A brand-new event had a familiar face in Victory Lane.

The inaugural Whelen All-Star shootout went to Sprint Cup regular Ryan Newman, who held off Justin Bonsignore and Mike Stefanik in the finale of the 40-lap event, which featured two 20-lap segments and a mid-race caution that rearranged the order for the final stretch.

“Just use the quotes from the last six years,” Newman said when asked about his success at Loudon, which includes two Modified wins and four poles since September 2008. “I don’t know. There’s just something about here, it’s always been a good track for me. … It’s not the raciest race track we’ve come to, but that doesn’t mean you can’t be in Victory Lane at the end of the day.”
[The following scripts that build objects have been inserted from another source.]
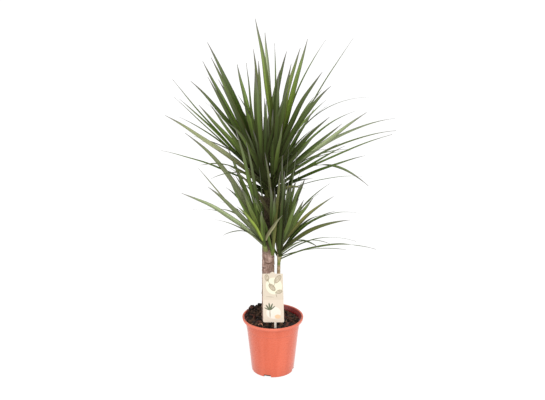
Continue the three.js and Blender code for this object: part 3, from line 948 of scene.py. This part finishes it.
def smooth(value, start, end):
    share = np.clip((value - start) / (end - start), 0, 1)
    return share * share * (3 - 2 * share)


def unit(vector):
    return vector / np.linalg.norm(vector, axis=-1, keepdims=True)


def blade_width(share, width, base=BLADE["base"]):
    swell = base + (1 - base) * smooth(share, 0, BLADE["widest"])
    return np.maximum(BLADE["tip_width"], width * swell * (1 - share**2.3) ** 0.85)


@dataclass
class Blade:
    """One curve from the root on the stem to the tip. The blade lies square to it, level with the side of
    the stem that it springs from, and twists a little towards its tip."""

    root: np.ndarray
    middle: np.ndarray
    tip: np.ndarray
    side: float
    twist: float
    width: float
    tone: str

    def point(self, share):
        t = np.asarray(share)[..., None]
        return (1 - t) ** 2 * self.root + 2 * t * (1 - t) * self.middle + t**2 * self.tip

    def tangent(self, share):
        t = np.asarray(share)[..., None]
        return unit((1 - t) * (self.middle - self.root) + t * (self.tip - self.middle))

    def across(self, share):
        along = self.tangent(share)
        level = np.cross(UP, compass(self.side))
        flat = unit(level - (along @ level)[..., None] * along)
        turn = (math.radians(self.twist) * np.asarray(share))[..., None]
        return flat * np.cos(turn) + np.cross(along, flat) * np.sin(turn)

    def way(self):
        """Straight stretches along the blade: their starts, ends, and half widths at both."""
        share = np.linspace(0, 1, WAY_POINTS)
        points = self.point(share)
        halves = blade_width(share, self.width) / 2
        return points[:-1], points[1:], halves[:-1], halves[1:]


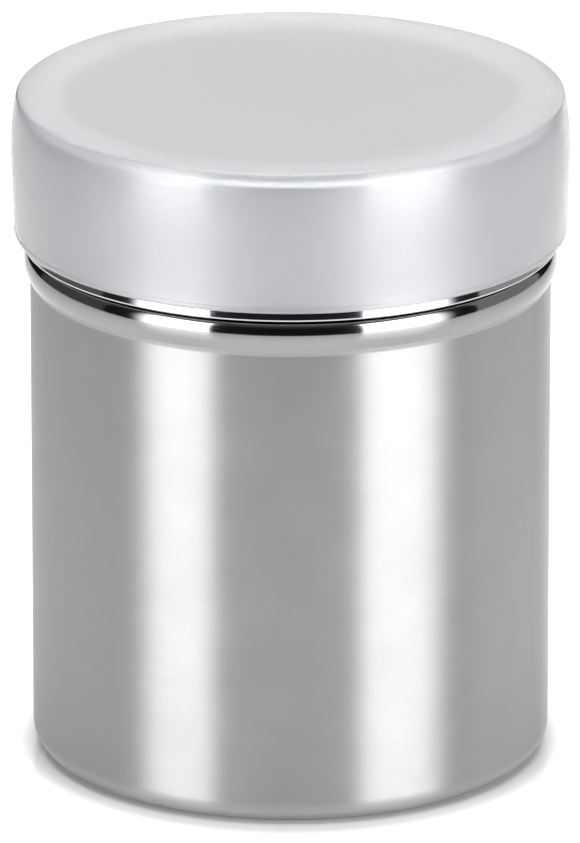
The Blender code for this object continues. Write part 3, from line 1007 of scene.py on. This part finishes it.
def add_lamp(name, place, width, height, radiance, fade=0.0):
    """A soft rectangular lamp that the camera can't see; unturned, it faces down.

    Its light fades over the share of its width that fade gives, at one side: the side of
    its own +X where fade is positive, and the other where it is negative.
    """
    lamp = bpy.data.lights.new(name, "AREA")
    lamp.shape = "RECTANGLE"
    lamp.size = width
    lamp.size_y = height
    lamp.energy = radiance * math.pi * width * height
    if fade:
        lamp.use_nodes = True
        tree = lamp.node_tree
        across = node(
            tree, "ShaderNodeSeparateXYZ", {0: node(tree, "ShaderNodeNewGeometry").outputs["Parametric"]}
        )
        near, far = (1 - fade, 1.0) if fade > 0 else (-fade, 0.0)
        strength = node(
            tree, "ShaderNodeMapRange",
            {"Value": across, "From Min": near, "From Max": far, "To Min": 1.0, "To Max": 0.0},
            interpolation_type="SMOOTHSTEP",
        )
        connect(tree, tree.nodes["Emission"], {"Strength": strength})
    item = linked(name, lamp)
    item.location = place
    item.visible_camera = False
    return item


def add_strip(stage, name, azimuth, width, radiance, fade):
    """A tall strip lamp or grey card that faces the shaker from one side."""
    place = (
        stage.strip_distance * math.sin(azimuth),
        -stage.strip_distance * math.cos(azimuth),
        (stage.strip_bottom + stage.strip_top) / 2,
    )
    lamp = add_lamp(name, place, width, stage.strip_top - stage.strip_bottom, radiance, fade)
    lamp.rotation_euler = (QUARTER_TURN, 0, azimuth)


def light_world(stage):
    """White backdrop for the camera, a dark room in front for steel, and a grey fill.

    Levels are heights on a unit sphere round the shaker. The backdrop's edges slant in
    between two of them, and the room grows lighter from the third up.
    """
    slant_start, slant_end, ceiling_start = 0.3, 0.65, 0.25
    edge_width = math.radians(6)
    world = bpy.data.worlds.new("studio")
    bpy.context.scene.world = world
    world.use_nodes = True
    world.cycles.sampling_method = "NONE"
    tree = world.node_tree
    direction = node(tree, "ShaderNodeTexCoord").outputs["Generated"]
    x, y, z = node(tree, "ShaderNodeSeparateXYZ", {0: direction}).outputs
    backwards = node(tree, "ShaderNodeMath", {0: y, 1: -1.0}, operation="MULTIPLY")
    bearing = node(tree, "ShaderNodeMath", {0: x, 1: backwards}, operation="ARCTAN2")
    turned = node(tree, "ShaderNodeMath", {0: bearing, 1: stage.room_turn}, operation="ADD")
    azimuth = node(tree, "ShaderNodeMath", {0: turned}, operation="ABSOLUTE")
    edge = node(
        tree, "ShaderNodeMapRange",
        {
            "Value": z, "From Min": slant_start, "From Max": slant_end,
            "To Min": stage.light_edge, "To Max": stage.upper_edge,
        },
        interpolation_type="SMOOTHSTEP",
    )
    beyond = node(tree, "ShaderNodeMath", {0: azimuth, 1: edge}, operation="SUBTRACT")
    front = node(
        tree, "ShaderNodeMapRange",
        {"Value": z, "From Min": ceiling_start, "To Min": stage.dark_room, "To Max": stage.ceiling},
        interpolation_type="SMOOTHSTEP",
    )
    room = node(
        tree, "ShaderNodeMapRange",
        {
            "Value": beyond, "From Min": -edge_width, "From Max": edge_width,
            "To Min": front, "To Max": 1.0,
        },
        interpolation_type="SMOOTHSTEP",
    )
    direct, shown = ray_kinds(tree)
    lit = node(tree, "ShaderNodeMix", {"Factor": shown, "A": stage.fill, "B": room})
    level = node(tree, "ShaderNodeMix", {"Factor": direct, "A": lit, "B": 1.0})
    connect(tree, tree.nodes["Background"], {"Color": (1.0, 1.0, 1.0, 1.0), "Strength": level})


class SHAKER_OT_stage(bpy.types.Operator):
    """Set up the pale table, the lamps, the grey cards, the backdrop and the camera"""

    bl_idname = "shaker.make_stage"
    bl_label = "Stage"

    def execute(self, context):
        shaker = context.scene.shaker
        stage = shaker.stage
        sides = 96
        rim = [
            (stage.floor_radius * math.cos(FULL_TURN * side / sides),
             stage.floor_radius * math.sin(FULL_TURN * side / sides), 0.0)
            for side in range(sides)
        ]
        mesh = bpy.data.meshes.new("table_top")
        mesh.from_pydata(rim, [], [range(sides)])
        mesh.materials.append(pale_table(shaker.colours.floor, stage))
        table = linked("table_top", mesh)
        fade, card, width = stage.strip_fade, stage.card_azimuth, stage.card_width
        for strip in (
            ("left_strip", stage.left_azimuth, stage.left_width, stage.left_radiance, -fade),
            ("right_strip", stage.right_azimuth, stage.right_width, stage.right_radiance, fade),
            ("left_card", -card, width, stage.left_card, 0.0),
            ("right_card", card, width, stage.right_card, 0.0),
        ):
            add_strip(stage, *strip)
        above = (0, -stage.top_forward, stage.top_height)
        soft_box = add_lamp("soft_box", above, stage.top_width, stage.top_depth, stage.top_radiance)
        soft_box.rotation_euler = (math.atan2(stage.top_forward, stage.top_height), 0, 0)
        light_world(stage)
        camera = bpy.data.cameras.new("camera")
        camera.sensor_width = SENSOR_MM
        camera.lens = stage.focal_pixels / PHOTO_HEIGHT * SENSOR_MM
        camera.clip_start = 0.01
        viewer = linked("camera", camera)
        viewer.location = (
            stage.aim_side,
            -stage.distance * math.cos(stage.elevation),
            stage.aim_height + stage.distance * math.sin(stage.elevation),
        )
        viewer.rotation_euler = (QUARTER_TURN - stage.elevation, 0, 0)
        context.scene.camera = viewer
        context.scene.view_settings.view_transform = "Standard"
        return {"FINISHED"}


class SHAKER_PT_panel(bpy.types.Panel):
    """Lists what the shaker is made of"""

    bl_idname = "SHAKER_PT_panel"
    bl_label = "Powder Shaker"
    bl_space_type = "VIEW_3D"
    bl_region_type = "UI"
    bl_category = "Shaker"

    def draw(self, context):
        for operator in OPERATORS:
            self.layout.operator(operator.bl_idname)
        for part in ShakerSettings.__annotations__:
            group = getattr(context.scene.shaker, part)
            box = self.layout.box()
            for name in group.__annotations__:
                box.prop(group, name)


GROUPS = (
    CanisterSizes, ThreadSizes, LidSizes, SieveSizes, CapSizes, FinishColours, StageSizes,
    ShakerSettings,
)
OPERATORS = (
    SHAKER_OT_canister, SHAKER_OT_lid, SHAKER_OT_sieve, SHAKER_OT_ring, SHAKER_OT_cap,
    SHAKER_OT_stage,
)


def register():
    """Register every class and the settings."""
    for item in GROUPS + OPERATORS + (SHAKER_PT_panel,):
        bpy.utils.register_class(item)
    bpy.types.Scene.shaker = PointerProperty(type=ShakerSettings)


def unregister():
    """Take the settings and every class back out."""
    del bpy.types.Scene.shaker
    for item in reversed(GROUPS + OPERATORS + (SHAKER_PT_panel,)):
        bpy.utils.unregister_class(item)


def main():
    """Make the shaker and its stage."""
    register()
    bpy.ops.shaker.make_canister()
    bpy.ops.shaker.make_lid()
    bpy.ops.shaker.make_sieve()
    bpy.ops.shaker.make_ring()
    bpy.ops.shaker.make_cap()
    bpy.ops.shaker.make_stage()


if __name__ == "__main__":
    main()
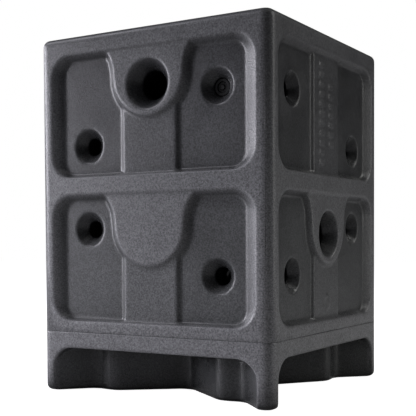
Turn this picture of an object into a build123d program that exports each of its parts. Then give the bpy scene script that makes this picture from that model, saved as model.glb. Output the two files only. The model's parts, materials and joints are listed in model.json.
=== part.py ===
from build123d import *
import os

# Mounting block: a hollow moulded step, square in plan, that stands on four feet joined by a
# core. Millimetres, +Z up, origin on the ground at the middle of the block. The front is the
# face towards -Y, and the side face towards +X is the front turned a quarter turn.

os.makedirs("parts", exist_ok=True)

# Whole block
block_width = 332.0
block_height = 450.0
corner_radius = 13.0
deck_edge_radius = 9.0
wall = 5.0
deck_thickness = 6.5

# Joint between the upper shell and the base
seam_height = 77.0
seam_chamfer = 0.4
lip_height = 8.0
lip_root = 8.0
lip_thickness = 3.5
lip_gap = 0.3
lip_corner_step = 2.0

# Recessed panels, two above each other on every face
panel_side_margin = 19.0
panel_top_margin = 18.0
panel_rail = 21.0
panel_above_seam = 14.0
panel_depth = 8.5
panel_side_slope = 16.5
panel_top_slope = 7.5
panel_bottom_slope = 4.0
panel_radius = 30.0
panel_floor_radius = 16.0
upper_rim_drop = 5.7

# U-shaped boss that hangs from the top of a panel
boss_radius = 49.5
boss_drop = 39.0
boss_slope = 8.5
boss_set_back = 1.8
boss_flare = 17.0

# Rib or pad that runs down the middle of a panel
rib_half_width = 37.5
rib_slope = 5.0
rib_rise = 3.3

# Through hole in a boss, lined by a tube
hole_drop = 51.7
hole_mouth_radius = 30.5
hole_radius = 17.0
hole_taper_depth = 19.4
tube_wall = 3.5
collar_wall = 4.0
collar_length = 10.0
collar_gap = 0.1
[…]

Ron Silk, who was leading the race after the first 20 laps, finished fourth after a roulette-style wheel spin determined that all of the top 10 spots would be inverted, dropping him to 10th for the second half. Bobby Santos placed fifth, while Patrick Emerling (second after the first segment) finished 16th and Ryan Preece (third) came in sixth.

Stay where you are

Jimmie Johnson has some advice for the winless Matt Kenseth: Stay that way.

Johnson, the Sprint Cup’s lone driver with three wins this season despite a dry spell that lasted until May 25, was asked for his advice for Kenseth, last year’s runner-up for the Cup title, on how to handle his own funk.

Johnson, however, wasn’t about to give his rival a hand.

“I don’t know if I want to give Matt any advice,” he said. “He’s pretty damned good.”

The quip got a good reaction from the media, after which Johnson took a more serious tone.

“It doesn’t take much for it to shift and change,” he said. “They’ve had speed. They’ve been up front. It’s coming. And it doesn’t take much just to have that crossover center and have it work for them. I think our team was proof of that earlier this year.”